Three of the recipients will attend Ohio State University. They are Rachel M. Doran (Central Catholic High School) of Sylvania CC, Kevin M. Trimmer (Central Catholic) of Sylvania CC, and Adam T. Wehrmeister (Bowsher) of Toledo CC. Planning to attend Miami University are Tricia A. Katz (Springfield) of Stone Oak CC and Christopher D. Tracey (St. John's Jesuit) of Stone Oak CC. Olivia M. Ott, who attends Blissfield (Mich.) High School and caddies at Sylvania CC, will attend Michigan State.

This year's recipients bring the total to 256 caddies from Toledo clubs who have earned full scholarships through the Evans Scholars program, most being Ohio residents who attended either Ohio State or Miami.

FINALLY: When Mike McCullough, a charter inductee into the Toledo Golf Hall of Fame in 1999, won the Mexico Senior Classic earlier this year, it marked his first Senior PGA Tour victory in 177 tries. It came in his 151st consecutive tour event, easily making McCullough the Senior Tour's iron man.

SPRING FEVER: The Ohio State Park Resorts are offering a “Swing Fever'' golf package through May 24 at Maumee Bay and five other state parks. The package includes two nights of lodging, two breakfasts and two dinners per person, plus greens fees and cart rental for 36 holes. Rates range from $220 to $260 per person, based on double occupancy. For information, call 800-282-7275.

FUN FORMAT: The American Heart Association will host a Night Golf Benefit on Friday, June 22 at Bedford Hills. It's a six-hole, five-player scramble with a shotgun start at 9:30 p.m., using night-glow golf balls. There will also be putting and chipping contests. For information, call 841-7006.

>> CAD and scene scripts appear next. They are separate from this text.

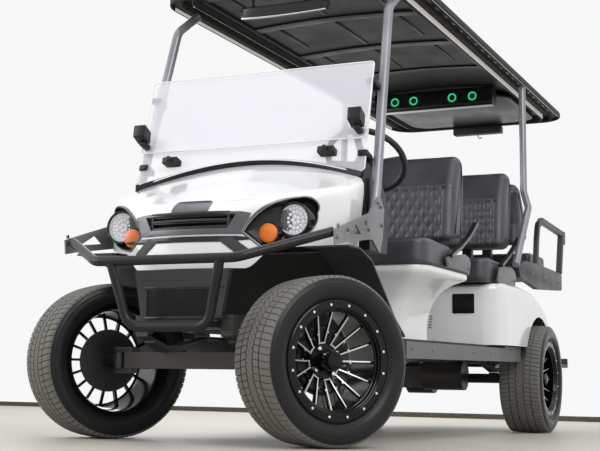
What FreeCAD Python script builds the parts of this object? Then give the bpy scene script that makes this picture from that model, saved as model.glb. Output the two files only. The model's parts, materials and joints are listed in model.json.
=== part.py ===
"""A six-seat lifted golf cart, built the way the real vehicle is: frame, axles, shells, seats and roof.

Millimetres. +Z is up, the cart faces -Y, and +X is its left side. The origin lies on the floor
under the middle of the whole cart. Stations are measured back from the front axle, and heights
from the floor. The sprung body sits a little nose-down on its springs, so it is drawn level and
then turned about the front axle centre; the wheels and axles stay level.
"""
import FreeCAD, Part
import Sketcher
import math
import os
import re
from FreeCAD import Placement, Rotation, Vector

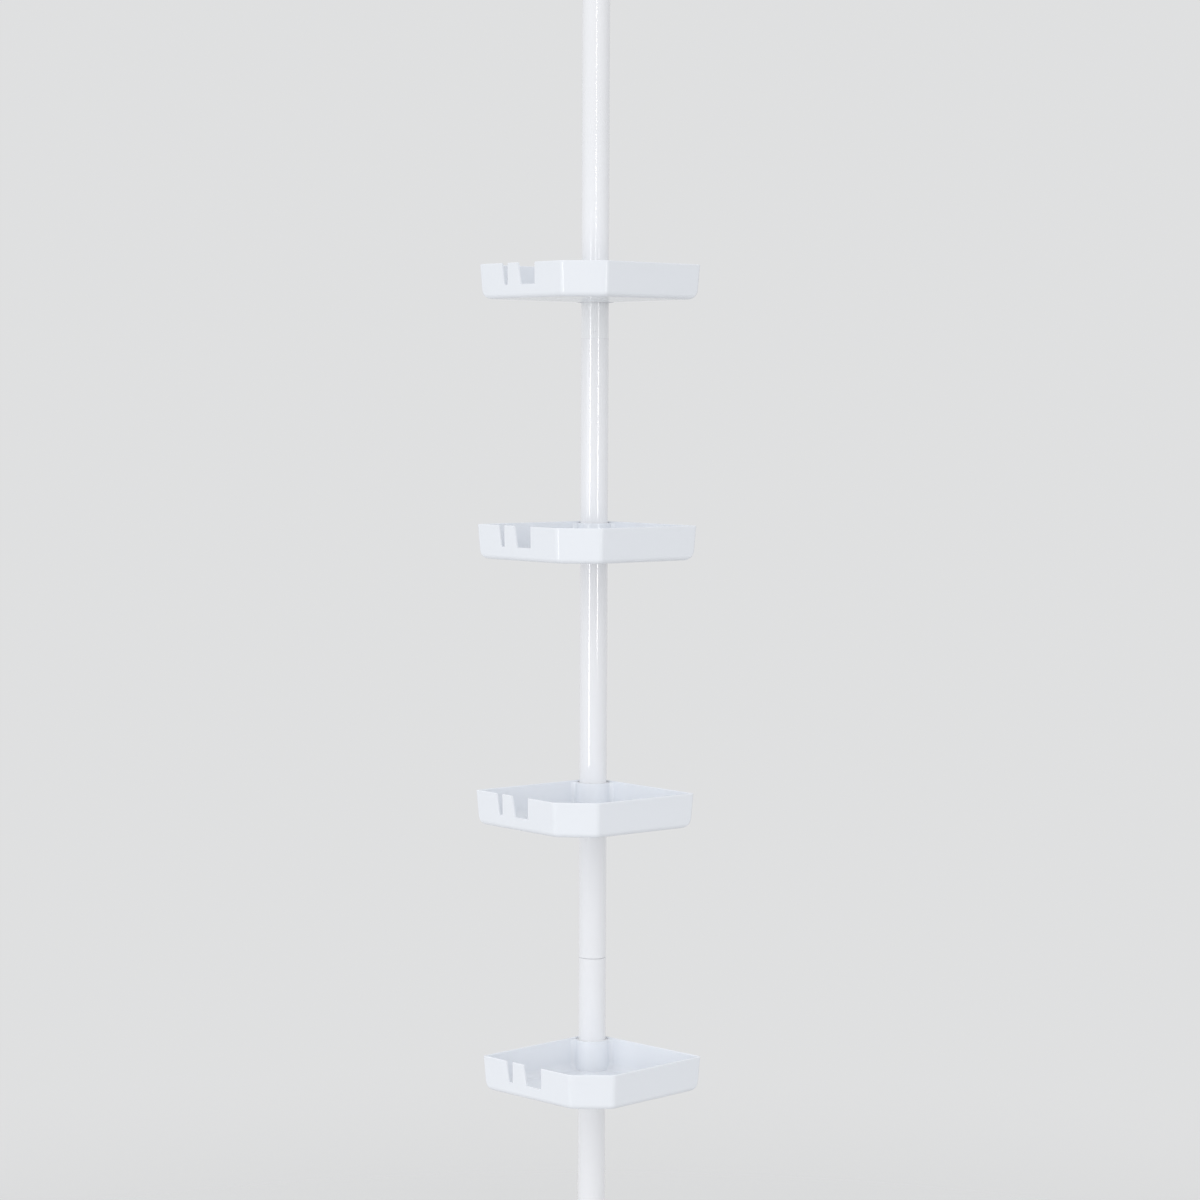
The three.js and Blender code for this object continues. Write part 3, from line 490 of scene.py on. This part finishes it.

THREE-DOT DATA: The pro shop at Inverness Club was the only Ohio venue listed by Golf World Business magazine on its annual list of America's 100 best golf shops. Inverness has been honored seven times in the 16-year history of the ratings. ... The Wolf Pack, a group of golfers at Heather Downs Country Club who donate all winnings from friendly on-course wagering to charity, scored a record $7,045 in donations to 12 different charities last year. ... The recently released Golf Instruction Manual by Steve Newell, the instruction editor for a European golf magazine, is well illustrated and among the best of its kind. (DK Publishing, $24.95 hardcover). ... Members of the Golf Course Superintendents Association of America were asked what kind of wildlife causes the most destruction on their golf courses and the answer should come as no surprise to golfers from NW Ohio or SE Michigan. Forty-one per cent of the superintendents listed geese and other ground-feeding birds as public enemy No. 1. Moles, deer/elk, gophers, skunks and armadillos rounded out the survey.